Keep only the lines that hold the string "scene", filtering out the rest of the entries below.
#####
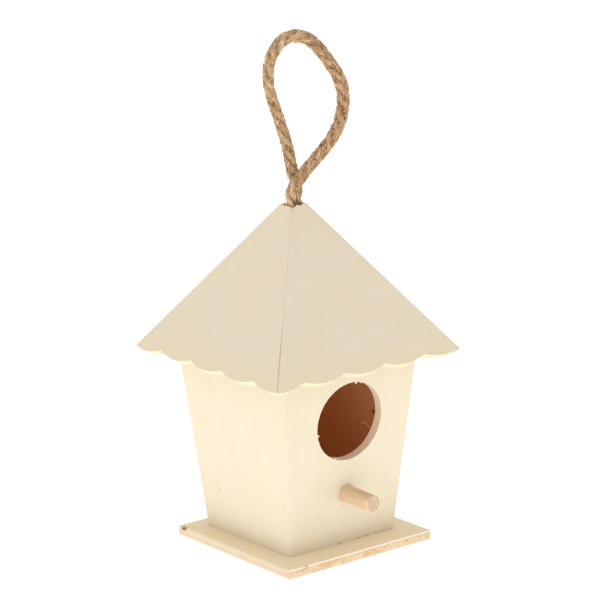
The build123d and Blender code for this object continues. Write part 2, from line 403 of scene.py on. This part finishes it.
def basePly():
    # plywood with its core's grain from front to back: the cut ends show in front and behind
    made, tree, surface = newMaterial("base, raw plywood", Roughness=wood["roughness"], IOR=1.5)
    surface.inputs["Specular IOR Level"].default_value = 0.25
    middle = (baseLow + baseHigh) / 2
    middle.z = baseHigh.z
    local = woodCoordinates(tree, Matrix.Translation(middle))
    shade, fine, porous = faceColour(tree, local, 1, 51.0, colour("#EBDCBE"), colour("#E3CFAA"),
        colour("#CDB48C"))
    axes = addNode(tree, "SeparateXYZ", {}, {0: local})
    depth = addNode(tree, "Math", {"operation": "DIVIDE"},
        {0: axes.outputs[2], 1: -house["basePly"]}).outputs[0]
    half = (baseHigh.y - baseLow.y) / 2 / mm
    size = addNode(tree, "Math", {"operation": "ABSOLUTE"}, {0: axes.outputs[1]}).outputs[0]
    endSide = addNode(tree, "Math", {"operation": "GREATER_THAN"}, {0: size, 1: half - 0.12}).outputs[0]
    longSide = addNode(tree, "ValToRGB", {"stops": [
        (0.0, colour(wood["edgeLong"])), (0.52, colour(wood["edgeLong"])), (0.60, colour("#CFB296")),
        (0.74, colour("#D4B69C")), (0.84, colour("#DBCBB6")), (1.0, colour("#DAC9B4"))]},
        {0: depth}).outputs[0]
    core, speckle = endGrain(tree, local, (1.1, 1.1, 1.9), colour("#D6BB96"), colour("#B88F66"))
    blocks = addNode(tree, "TexNoise", {}, {"Vector": local, "Scale": 0.22, "Detail": 1.0}).outputs["Fac"]
    blocks = addNode(tree, "MapRange", {}, {"Value": blocks, "From Min": 0.4, "From Max": 0.6,
                                            "To Min": 0.0, "To Max": 0.5}).outputs[0]
    core = addNode(tree, "Mix", {"data_type": "RGBA"},
        {0: blocks, 6: core, 7: colour("#DBCBB0")}).outputs[2]
    veneers = addNode(tree, "ValToRGB", {"stops": [
        (0.0, (0, 0, 0, 1)), (0.17, (0, 0, 0, 1)), (0.2, (1, 1, 1, 1)), (1.0, (1, 1, 1, 1))]},
        {0: depth}).outputs[0]
    pale = addNode(tree, "MapRange", {}, {"Value": depth, "From Min": 0.6, "From Max": 0.95,
                                          "To Min": 0.0, "To Max": 0.4}).outputs[0]
    core = addNode(tree, "Mix", {"data_type": "RGBA"}, {0: pale, 6: core, 7: colour("#DCCDB2")}).outputs[2]
    glue = addNode(tree, "ValToRGB", {"stops": [
        (0.17, (0, 0, 0, 1)), (0.2, (0.4, 0.4, 0.4, 1)), (0.26, (0.3, 0.3, 0.3, 1)), (0.3, (0, 0, 0, 1))]},
        {0: depth}).outputs[0]
    cut = addNode(tree, "Mix", {"data_type": "RGBA"},
        {0: veneers, 6: colour("#E2D8C1"), 7: core}).outputs[2]
    cut = addNode(tree, "Mix", {"data_type": "RGBA"}, {0: glue, 6: cut, 7: colour("#9C7A4F")}).outputs[2]
    edge = addNode(tree, "Mix", {"data_type": "RGBA"}, {0: endSide, 6: longSide, 7: cut}).outputs[2]
    below = addNode(tree, "Math", {"operation": "GREATER_THAN"}, {0: depth, 1: 0.05}).outputs[0]
    above = addNode(tree, "Math", {"operation": "LESS_THAN"}, {0: depth, 1: 0.985}).outputs[0]
    onEdge = addNode(tree, "Math", {"operation": "MULTIPLY"}, {0: below, 1: above}).outputs[0]
    shade = addNode(tree, "Mix", {"data_type": "RGBA"}, {0: onEdge, 6: shade, 7: edge}).outputs[2]
    marked = shade
    for mark in faceMarks["base"]:
        marked = addMark(tree, local, marked, mark)
    inTop = addNode(tree, "Math", {"operation": "LESS_THAN"}, {0: depth, 1: 0.3}).outputs[0]
    shade = addNode(tree, "Mix", {"data_type": "RGBA"}, {0: inTop, 6: shade, 7: marked}).outputs[2]
    above = addNode(tree, "Math", {"operation": "LESS_THAN"}, {0: depth, 1: 0.05}).outputs[0]
    # painted light: the base's top inside the walls is painted the same glowing orange as the nest's walls
    shade = paintedInsideGlow(tree, shade, above, 0.5, house["wallLowHalf"] - house["wallPly"])
    finishWood(tree, surface, shade, [(fine, 0.3), (porous, -0.8), (speckle, 0.5)], 0.05)
    return made


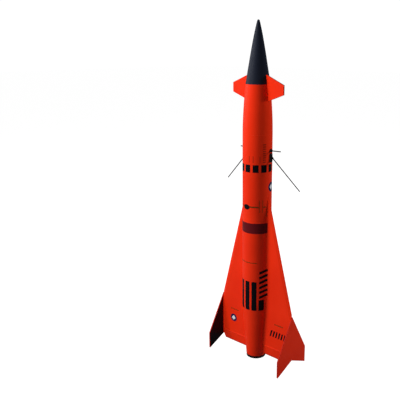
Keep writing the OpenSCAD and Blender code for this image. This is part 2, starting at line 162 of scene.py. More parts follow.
def make_world(ambient, backdrop):
    """Even grey light all round, with a white backdrop where the camera sees past the floor."""
    world = bpy.data.worlds.new("studio")
    world.use_nodes = True
    tree = world.node_tree
    background = tree.nodes["Background"]
    background.inputs["Color"].default_value = (1.0, 1.0, 1.0, 1.0)
    path = tree.nodes.new("ShaderNodeLightPath")
    strength = tree.nodes.new("ShaderNodeMapRange")
    strength.inputs["To Min"].default_value = ambient
    strength.inputs["To Max"].default_value = backdrop
    tree.links.new(path.outputs["Is Camera Ray"], strength.inputs["Value"])
    tree.links.new(strength.outputs["Result"], background.inputs["Strength"])
    bpy.context.scene.world = world


make_world(ambient=0.15, backdrop=1.05)

# The key stands in one place as two lights: one with highlights and shadows, one with neither.
key_place = {"bearing": -34, "distance": 1.5, "height": 1.45, "size": 0.6, "aim_z": 0.45}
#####
Result below:
The build123d and Blender code for this object continues. Write part 2, from line 403 of scene.py on. This part finishes it.
Keep writing the OpenSCAD and Blender code for this image. This is part 2, starting at line 162 of scene.py. More parts follow.
    bpy.context.scene.world = world